Can someone explain what this means?

No, seriously….I was told this is a GOOD song,too.

No clouds in my stones
Let it rain, I hydroplane in the bank
Coming down with the Dow Jones
When the clouds come we gone, we Rocafella
We fly higher than weather
And G5’s are better, You know me,
an anticipation, for precipitation. Stacked chips for the rainy day
Jay, Rain Man is back with little Ms. Sunshine
Rihanna where you at?

And what the f*** is an umbArella?

So, I do my periodical reassessment of the genre and come away with my biases confirmed. Back to alt rock!

PS: Off the topic, but Reason has a pretty cool article up on Tor Books and libertarianism, as well as libertarianism in SF in general. Excerpts:

…“Libertarianism is very much part of the intellectual argument of science fiction,” says longtime Tor editor Patrick Nielsen Hayden. “It’s impossible to be a part of the argument of science fiction without engaging both broad libertarian ideas and also specifically the whole American free market intellectual tradition.”

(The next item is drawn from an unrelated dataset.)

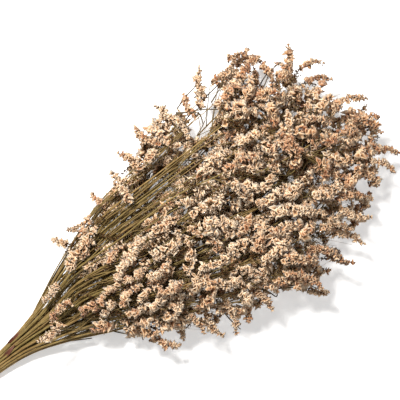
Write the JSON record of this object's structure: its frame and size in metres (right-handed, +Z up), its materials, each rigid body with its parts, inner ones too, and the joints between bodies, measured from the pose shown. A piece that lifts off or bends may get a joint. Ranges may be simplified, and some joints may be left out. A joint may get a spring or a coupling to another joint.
{
  "type": "dried statice bunch",
  "caption": "Tied bunch of dried statice lying on its side: thin branched stems with curved spikes of papery peach-brown florets.",
  "frame": {"origin": "centre of the bounding box, on the surface that the bunch lies on", "axes": "+X along the bunch from the cut ends to the flowers, +Y across it, +Z up from the surface"},
  "size_m": [0.5779, 0.2827, 0.122],
  "materials": {
    "dried_spray": "matt, papery",
    "rubber_band": "dull natural rubber"
  },
  "bodies": {
    "root": {"spray_01": "dried_spray", "spray_02": "dried_spray", "spray_03": "dried_spray", "spray_04": "dried_spray", "spray_05": "dried_spray", "spray_06": "dried_spray", "spray_07": "dried_spray", "spray_08": "dried_spray", "spray_09": "dried_spray", "spray_10": "dried_spray", "spray_11": "dried_spray", "spray_12": "dried_spray", "spray_13": "dried_spray", "spray_14": "dried_spray", "spray_15": "dried_spray", "spray_16": "dried_spray", "spray_17": "dried_spray", "spray_18": "dried_spray", "spray_19": "dried_spray", "spray_20": "dried_spray", "spray_21": "dried_spray", "spray_22": "dried_spray", "spray_23": "dried_spray", "spray_24": "dried_spray", "spray_25": "dried_spray", "spray_26": "dried_spray", "spray_27": "dried_spray", "spray_28": "dried_spray", "spray_29": "dried_spray", "spray_30": "dried_spray", "spray_31": "dried_spray", "spray_32": "dried_spray", "spray_33": "dried_spray", "spray_34": "dried_spray", "spray_35": "dried_spray", "spray_36": "dried_spray", "spray_37": "dried_spray", "rubber_band": "rubber_band"}
  },
  "joints": []
}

…Tom Doherty, who started out as a salesman of cheap paperbacks for Pocket Books, founded Tor on his birthday in the spring of 1980. (Tor is an Anglo-Saxon word meaning “summit” or “peak.” This image also provides the imprint’s logo.) Doherty was publisher at the time of the science fiction imprint Ace but decided it was time to strike out on his own. That first year Tor shipped just four books, and two were movie tie-ins: Flash Gordon and Popeye. The new publisher announced his arrival in earnest in 1981 with Psychotechnic League, by libertarian favorite Poul Anderson, and picked up its first Prometheus Award in 1982 for L. Neil Smith’s The Probability Broach.

PS2: Must say, however, that I’m not quite sure whether I should be taking offence at this, or just finally accept it.:

“I suspect S.F. has an individualistic, antiauthoritarian trend to it not least because so many of the people who read and write it (not all by any means, but quite a few) are innerdirected introverts who make neither good leaders nor good followers,”emails Harry Turtledove, a best-selling author whose most famous novels pose questions about contingency in history and the importance of individual action. “Am I talking about myself? Well, now that you mention it, yes. But I ain’t the only one, not even close.”

Listening to: Love of the Loveless, by The Eels.